**Task to carry out**
Output exactly, and only, the lines from the line containing "of the back." through the line containing "cad_parts[node].hide_render = cad_parts[node].hide_viewport", both included.
☆ ☆ ☆
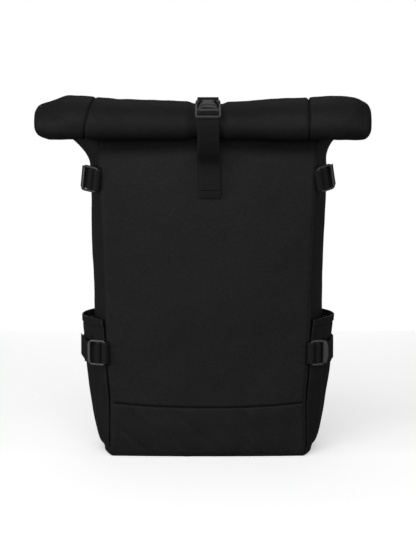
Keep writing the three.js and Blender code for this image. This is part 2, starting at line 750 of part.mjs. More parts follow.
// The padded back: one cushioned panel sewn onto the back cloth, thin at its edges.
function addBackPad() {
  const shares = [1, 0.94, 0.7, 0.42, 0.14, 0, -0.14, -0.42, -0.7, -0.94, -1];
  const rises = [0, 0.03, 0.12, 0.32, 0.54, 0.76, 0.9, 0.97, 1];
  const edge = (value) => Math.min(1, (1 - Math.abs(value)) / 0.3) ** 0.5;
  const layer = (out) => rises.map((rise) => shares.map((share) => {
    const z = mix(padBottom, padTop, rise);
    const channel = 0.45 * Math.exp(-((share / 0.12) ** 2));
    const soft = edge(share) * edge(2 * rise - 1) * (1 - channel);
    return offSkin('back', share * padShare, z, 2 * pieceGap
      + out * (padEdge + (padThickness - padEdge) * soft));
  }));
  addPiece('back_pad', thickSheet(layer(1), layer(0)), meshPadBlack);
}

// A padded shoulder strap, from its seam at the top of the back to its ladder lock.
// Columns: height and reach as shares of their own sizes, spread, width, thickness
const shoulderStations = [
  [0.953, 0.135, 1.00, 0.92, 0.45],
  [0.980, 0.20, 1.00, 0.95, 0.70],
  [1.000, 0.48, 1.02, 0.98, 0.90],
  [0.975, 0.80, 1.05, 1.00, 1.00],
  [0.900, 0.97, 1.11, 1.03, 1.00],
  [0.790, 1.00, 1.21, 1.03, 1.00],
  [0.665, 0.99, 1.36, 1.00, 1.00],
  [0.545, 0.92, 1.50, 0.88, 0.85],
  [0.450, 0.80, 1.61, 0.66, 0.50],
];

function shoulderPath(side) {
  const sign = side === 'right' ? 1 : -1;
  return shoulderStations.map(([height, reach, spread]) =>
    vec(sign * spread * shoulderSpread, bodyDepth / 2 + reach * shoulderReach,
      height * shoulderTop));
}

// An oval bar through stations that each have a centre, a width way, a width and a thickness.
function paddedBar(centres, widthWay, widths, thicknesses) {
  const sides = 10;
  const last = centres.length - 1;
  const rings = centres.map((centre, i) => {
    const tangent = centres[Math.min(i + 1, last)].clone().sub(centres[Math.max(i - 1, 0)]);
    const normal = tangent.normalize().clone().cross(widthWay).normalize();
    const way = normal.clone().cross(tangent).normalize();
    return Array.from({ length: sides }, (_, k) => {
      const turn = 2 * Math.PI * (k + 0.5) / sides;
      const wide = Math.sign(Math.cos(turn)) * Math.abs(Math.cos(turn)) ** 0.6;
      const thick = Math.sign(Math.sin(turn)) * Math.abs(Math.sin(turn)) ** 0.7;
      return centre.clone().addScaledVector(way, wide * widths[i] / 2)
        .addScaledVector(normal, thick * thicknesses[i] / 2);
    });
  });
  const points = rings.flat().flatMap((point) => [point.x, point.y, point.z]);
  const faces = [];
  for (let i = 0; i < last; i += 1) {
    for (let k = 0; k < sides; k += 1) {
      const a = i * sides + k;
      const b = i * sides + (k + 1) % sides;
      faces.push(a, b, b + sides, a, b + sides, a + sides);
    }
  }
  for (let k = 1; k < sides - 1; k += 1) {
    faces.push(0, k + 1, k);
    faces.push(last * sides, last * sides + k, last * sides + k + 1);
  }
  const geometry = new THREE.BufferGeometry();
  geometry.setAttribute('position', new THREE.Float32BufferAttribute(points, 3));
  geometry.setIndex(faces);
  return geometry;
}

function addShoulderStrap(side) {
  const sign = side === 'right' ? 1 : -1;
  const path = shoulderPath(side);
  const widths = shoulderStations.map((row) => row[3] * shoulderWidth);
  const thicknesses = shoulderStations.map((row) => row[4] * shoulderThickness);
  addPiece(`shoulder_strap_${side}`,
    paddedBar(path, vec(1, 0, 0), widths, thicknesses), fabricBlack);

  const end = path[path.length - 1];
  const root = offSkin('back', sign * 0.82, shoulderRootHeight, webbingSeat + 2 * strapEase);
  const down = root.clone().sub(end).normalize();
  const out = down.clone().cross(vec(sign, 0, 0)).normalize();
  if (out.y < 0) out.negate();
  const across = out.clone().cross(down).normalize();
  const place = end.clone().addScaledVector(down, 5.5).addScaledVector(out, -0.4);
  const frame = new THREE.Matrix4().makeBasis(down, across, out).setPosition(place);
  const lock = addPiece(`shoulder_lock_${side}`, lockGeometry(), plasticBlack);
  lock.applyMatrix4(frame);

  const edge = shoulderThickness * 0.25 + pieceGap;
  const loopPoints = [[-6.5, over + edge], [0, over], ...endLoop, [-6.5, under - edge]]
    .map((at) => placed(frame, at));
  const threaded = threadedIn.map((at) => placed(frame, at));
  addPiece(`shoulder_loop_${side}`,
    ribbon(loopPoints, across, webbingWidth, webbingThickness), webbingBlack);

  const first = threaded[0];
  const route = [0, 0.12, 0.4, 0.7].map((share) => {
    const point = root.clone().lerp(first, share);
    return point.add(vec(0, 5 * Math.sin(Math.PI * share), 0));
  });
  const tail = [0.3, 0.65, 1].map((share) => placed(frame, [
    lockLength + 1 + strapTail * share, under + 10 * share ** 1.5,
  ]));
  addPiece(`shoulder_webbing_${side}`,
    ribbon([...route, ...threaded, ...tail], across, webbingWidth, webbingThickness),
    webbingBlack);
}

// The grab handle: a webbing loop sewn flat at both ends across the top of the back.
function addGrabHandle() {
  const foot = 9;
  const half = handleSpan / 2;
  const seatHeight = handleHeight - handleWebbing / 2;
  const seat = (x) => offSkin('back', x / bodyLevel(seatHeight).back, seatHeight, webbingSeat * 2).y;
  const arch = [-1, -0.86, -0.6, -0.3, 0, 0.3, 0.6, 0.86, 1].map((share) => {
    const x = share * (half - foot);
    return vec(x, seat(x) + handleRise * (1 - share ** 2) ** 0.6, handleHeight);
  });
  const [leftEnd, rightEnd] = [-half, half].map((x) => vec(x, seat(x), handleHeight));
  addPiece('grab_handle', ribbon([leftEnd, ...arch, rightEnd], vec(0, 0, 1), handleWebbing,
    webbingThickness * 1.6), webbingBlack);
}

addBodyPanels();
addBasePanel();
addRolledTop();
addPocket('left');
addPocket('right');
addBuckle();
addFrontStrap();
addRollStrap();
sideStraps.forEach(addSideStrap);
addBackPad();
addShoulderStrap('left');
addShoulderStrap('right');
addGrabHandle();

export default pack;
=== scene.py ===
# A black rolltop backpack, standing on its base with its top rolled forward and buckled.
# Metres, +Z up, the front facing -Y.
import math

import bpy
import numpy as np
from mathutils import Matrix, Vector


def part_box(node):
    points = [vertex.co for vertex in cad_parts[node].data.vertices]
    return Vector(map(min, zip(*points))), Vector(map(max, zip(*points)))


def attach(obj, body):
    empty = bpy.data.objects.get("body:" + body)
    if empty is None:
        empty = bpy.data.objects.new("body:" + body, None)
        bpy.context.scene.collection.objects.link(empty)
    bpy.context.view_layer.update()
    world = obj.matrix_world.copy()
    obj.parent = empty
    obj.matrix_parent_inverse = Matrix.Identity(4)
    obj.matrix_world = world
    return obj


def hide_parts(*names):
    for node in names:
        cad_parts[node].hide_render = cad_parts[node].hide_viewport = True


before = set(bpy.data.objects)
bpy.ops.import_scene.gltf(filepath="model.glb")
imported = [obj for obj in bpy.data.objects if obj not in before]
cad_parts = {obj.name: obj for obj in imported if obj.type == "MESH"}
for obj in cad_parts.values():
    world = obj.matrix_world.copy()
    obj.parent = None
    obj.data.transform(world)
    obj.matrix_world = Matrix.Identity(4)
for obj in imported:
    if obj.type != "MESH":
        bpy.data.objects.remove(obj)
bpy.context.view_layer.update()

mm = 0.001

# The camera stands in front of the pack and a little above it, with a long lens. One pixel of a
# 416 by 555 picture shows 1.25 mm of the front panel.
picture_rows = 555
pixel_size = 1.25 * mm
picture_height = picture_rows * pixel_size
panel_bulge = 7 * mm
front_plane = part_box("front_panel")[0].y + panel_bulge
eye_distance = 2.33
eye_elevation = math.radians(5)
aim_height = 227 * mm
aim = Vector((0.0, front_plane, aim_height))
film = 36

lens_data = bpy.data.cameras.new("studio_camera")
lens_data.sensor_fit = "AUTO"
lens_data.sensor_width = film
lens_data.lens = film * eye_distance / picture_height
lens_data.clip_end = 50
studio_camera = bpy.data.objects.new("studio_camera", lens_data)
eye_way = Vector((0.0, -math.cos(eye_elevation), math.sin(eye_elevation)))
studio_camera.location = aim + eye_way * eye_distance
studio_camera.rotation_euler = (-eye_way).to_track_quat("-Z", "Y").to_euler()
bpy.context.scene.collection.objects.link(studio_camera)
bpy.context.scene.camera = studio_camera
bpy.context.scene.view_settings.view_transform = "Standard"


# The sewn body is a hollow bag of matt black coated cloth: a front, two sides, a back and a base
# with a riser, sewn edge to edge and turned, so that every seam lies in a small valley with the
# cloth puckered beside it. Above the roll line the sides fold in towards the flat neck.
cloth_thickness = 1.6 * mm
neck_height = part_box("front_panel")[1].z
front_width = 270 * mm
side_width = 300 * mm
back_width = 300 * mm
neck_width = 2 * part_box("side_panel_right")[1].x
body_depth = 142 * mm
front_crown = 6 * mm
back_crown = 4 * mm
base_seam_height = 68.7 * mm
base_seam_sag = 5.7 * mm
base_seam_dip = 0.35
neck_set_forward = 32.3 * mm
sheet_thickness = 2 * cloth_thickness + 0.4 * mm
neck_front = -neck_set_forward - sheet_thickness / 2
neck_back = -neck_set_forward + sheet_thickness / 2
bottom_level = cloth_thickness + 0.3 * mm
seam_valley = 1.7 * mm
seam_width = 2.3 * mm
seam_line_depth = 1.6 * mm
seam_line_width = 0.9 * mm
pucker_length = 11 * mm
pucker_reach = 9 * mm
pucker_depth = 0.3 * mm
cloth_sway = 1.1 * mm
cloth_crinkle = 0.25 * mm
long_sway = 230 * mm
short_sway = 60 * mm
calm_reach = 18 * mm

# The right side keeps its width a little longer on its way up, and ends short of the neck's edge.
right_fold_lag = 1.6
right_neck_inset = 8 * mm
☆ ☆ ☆
**Reply**
// The grab handle: a webbing loop sewn flat at both ends across the top of the back.
function addGrabHandle() {
  const foot = 9;
  const half = handleSpan / 2;
  const seatHeight = handleHeight - handleWebbing / 2;
  const seat = (x) => offSkin('back', x / bodyLevel(seatHeight).back, seatHeight, webbingSeat * 2).y;
  const arch = [-1, -0.86, -0.6, -0.3, 0, 0.3, 0.6, 0.86, 1].map((share) => {
    const x = share * (half - foot);
    return vec(x, seat(x) + handleRise * (1 - share ** 2) ** 0.6, handleHeight);
  });
  const [leftEnd, rightEnd] = [-half, half].map((x) => vec(x, seat(x), handleHeight));
  addPiece('grab_handle', ribbon([leftEnd, ...arch, rightEnd], vec(0, 0, 1), handleWebbing,
    webbingThickness * 1.6), webbingBlack);
}

addBodyPanels();
addBasePanel();
addRolledTop();
addPocket('left');
addPocket('right');
addBuckle();
addFrontStrap();
addRollStrap();
sideStraps.forEach(addSideStrap);
addBackPad();
addShoulderStrap('left');
addShoulderStrap('right');
addGrabHandle();

export default pack;
=== scene.py ===
# A black rolltop backpack, standing on its base with its top rolled forward and buckled.
# Metres, +Z up, the front facing -Y.
import math

import bpy
import numpy as np
from mathutils import Matrix, Vector


def part_box(node):
    points = [vertex.co for vertex in cad_parts[node].data.vertices]
    return Vector(map(min, zip(*points))), Vector(map(max, zip(*points)))


def attach(obj, body):
    empty = bpy.data.objects.get("body:" + body)
    if empty is None:
        empty = bpy.data.objects.new("body:" + body, None)
        bpy.context.scene.collection.objects.link(empty)
    bpy.context.view_layer.update()
    world = obj.matrix_world.copy()
    obj.parent = empty
    obj.matrix_parent_inverse = Matrix.Identity(4)
    obj.matrix_world = world
    return obj


def hide_parts(*names):
    for node in names:
        cad_parts[node].hide_render = cad_parts[node].hide_viewport = True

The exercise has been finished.